Data for this exercise:
****

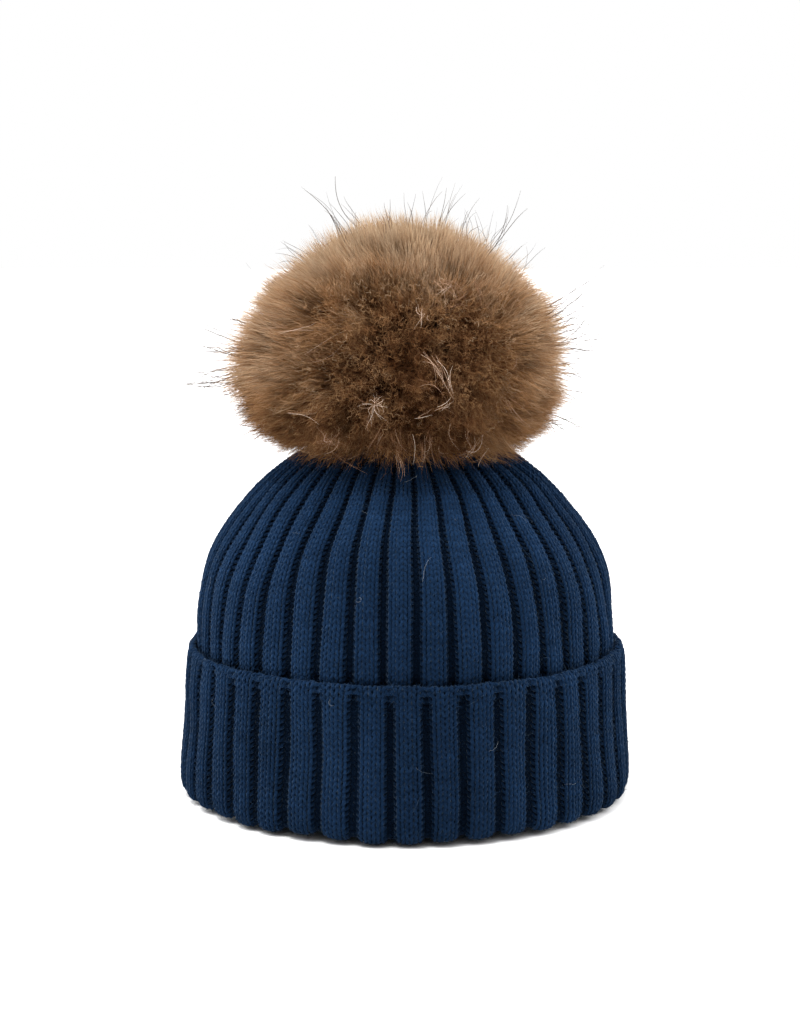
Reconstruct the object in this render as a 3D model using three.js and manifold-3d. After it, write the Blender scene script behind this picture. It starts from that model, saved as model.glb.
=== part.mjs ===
// Pom pom beanie: a wide-rib knitted hat with a turned-up cuff and a real-hair pompom that
// snaps on to the crown. Millimetres, +Z up. The origin is the centre of the plane that the
// folded edge of the cuff rests on. The back seam is on the +Y side.
import * as THREE from "three";
import { mergeVertices } from "three/addons/utils/BufferGeometryUtils.js";
import Module from "manifold-3d";

const wasm = await Module();
wasm.setup();

// ---- Shared dimensions --------------------------------------------------------------------
const RIBS = 40; // raised ribs round the hat
const RIB_DEPTH = 1.5; // how far the valleys between ribs sit below the ribs
const KNIT = 3.0; // thickness of the crown's knitted wall
const CROWN_TOP = 152.0; // height of the gathered crown
const AIR = 0.3; // gap left between neighbouring solids

const SNAP_R = 7.5; // flanges of both halves of the press stud
const FLANGE = 0.6; // thickness of those flanges
const SNAP_SIDES = 24;

const THREAD = 0.35; // radius of the sewing thread
const THREAD_SIDES = 5;
const HOLE_R = 0.75; // hole that a thread passes through
const HOLE_SIDES = 8;
const STUD_STITCH_R = 5.3; // ring of stitch holes in the stud's flange
const SOCKET_STITCH_R = 5.9; // the same in the socket's flange
const OUTER_STITCH_R = 8.8; // ring of stitch holes just outside either flange
const STITCH_ANGLES = [1, 3, 5, 7].map((eighth) => (eighth * Math.PI) / 4);

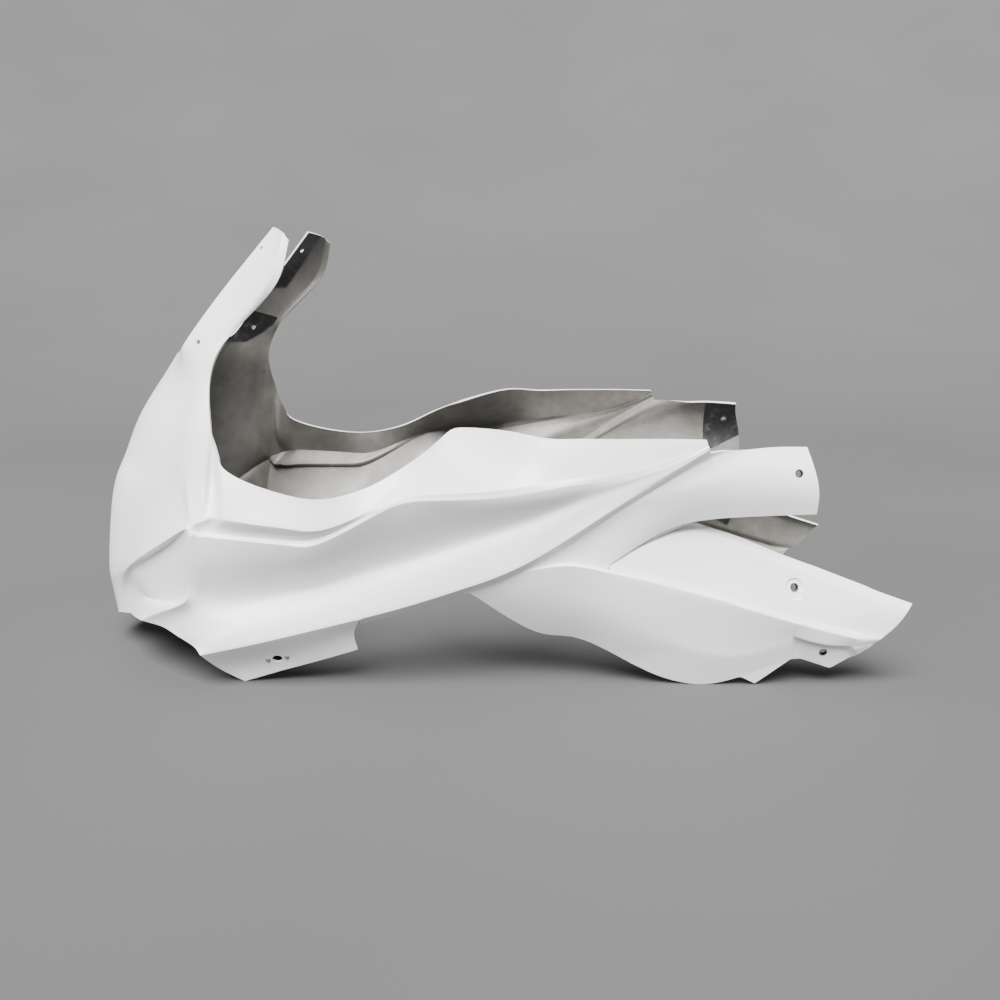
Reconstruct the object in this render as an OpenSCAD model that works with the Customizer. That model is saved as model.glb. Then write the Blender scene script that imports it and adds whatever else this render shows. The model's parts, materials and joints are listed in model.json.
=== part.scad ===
// Upper fairing of a sports motorcycle: one hollow glass-fibre moulding with two screen arms,
// side panels, rear tails and lower panels, with its bonded patches and its fixings.
// Nose at -X, tail at +X, the rider's left side at -Y, Z up from the lowest point.
// A station is [x, half width, z] in mm. Each named line is a feature of the left side, read from
// the nose to the tail, and the right side is its mirror image.

/* [Overall] */
// Length from the nose to the rear tips
fairing_l = 909; // [820:1:1000]
// Width over the side creases
fairing_w = 454; // [400:1:520]
// Height from the lower edges to the arm tops
fairing_h = 484; // [440:1:530]

/* [Laminate] */
// Wall of the glass-fibre moulding
wall = 2.5; // [2:0.1:4]
// Thickness of the bonded carbon patches
patch_t = 0.8; // [0.5:0.1:1.5]

/* [Screen holes] */
// Holes in the arms for the windscreen screws
screen_hole_d = 5.5; // [4:0.1:8]

/* [Inserts] */
// Bore of the metal inserts, clear of an M6 screw
insert_bore_d = 6.5; // [5:0.1:8]
// Outer diameter of the metal inserts
insert_d = 9; // [9:0.1:12]
// How far an insert stands out of the inner face
insert_proud = 1; // [0.5:0.1:3]

/* [Quarter-turn receptacles] */
// Hole in the tab for the quarter-turn stud
stud_hole_d = 11; // [9:0.1:14]
// Bore of the receptacle
receptacle_bore_d = 8; // [6:0.1:8.5]
// Thickness of the receptacle's plate
receptacle_t = 1.5; // [1:0.1:2.5]
// Distance between the two rivets
rivet_pitch = 21; // [18:0.5:26]
// Diameter of a rivet's shank
rivet_d = 3.2; // [2.4:0.1:4]
// Diameter of a rivet's head
rivet_head_d = 5.5; // [4.5:0.1:7]
// Height of a rivet's head
rivet_head_t = 0.8; // [0.5:0.1:1.5]

/* [Hidden] */
left = -1;
right = 1;
drawn_l = 909;
drawn_mid = 3.5;
drawn_w = 454;
drawn_h = 484;
front = -1;
rear = 1;
cut = 30;
fit = 0.05;
rivet_tilt = 12;
round_fn = 48;
hole_fn = 20;
rivet_fn = 16;
collar_l = 4;

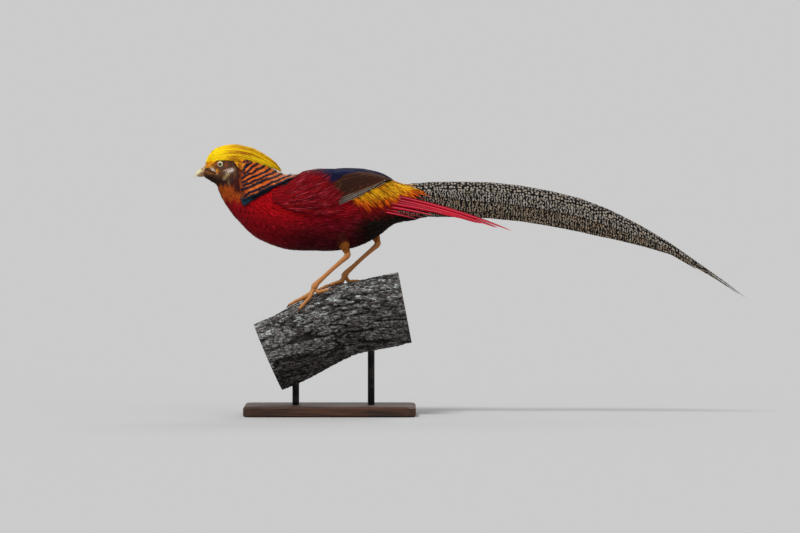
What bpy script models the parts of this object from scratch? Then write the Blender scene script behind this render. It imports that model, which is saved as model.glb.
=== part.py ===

****

Given problem:
Reproduce exactly, with nothing added, the lines from the one that contains "What bpy script" to the end of the data.

Task response:
What bpy script models the parts of this object from scratch? Then write the Blender scene script behind this render. It imports that model, which is saved as model.glb.
=== part.py ===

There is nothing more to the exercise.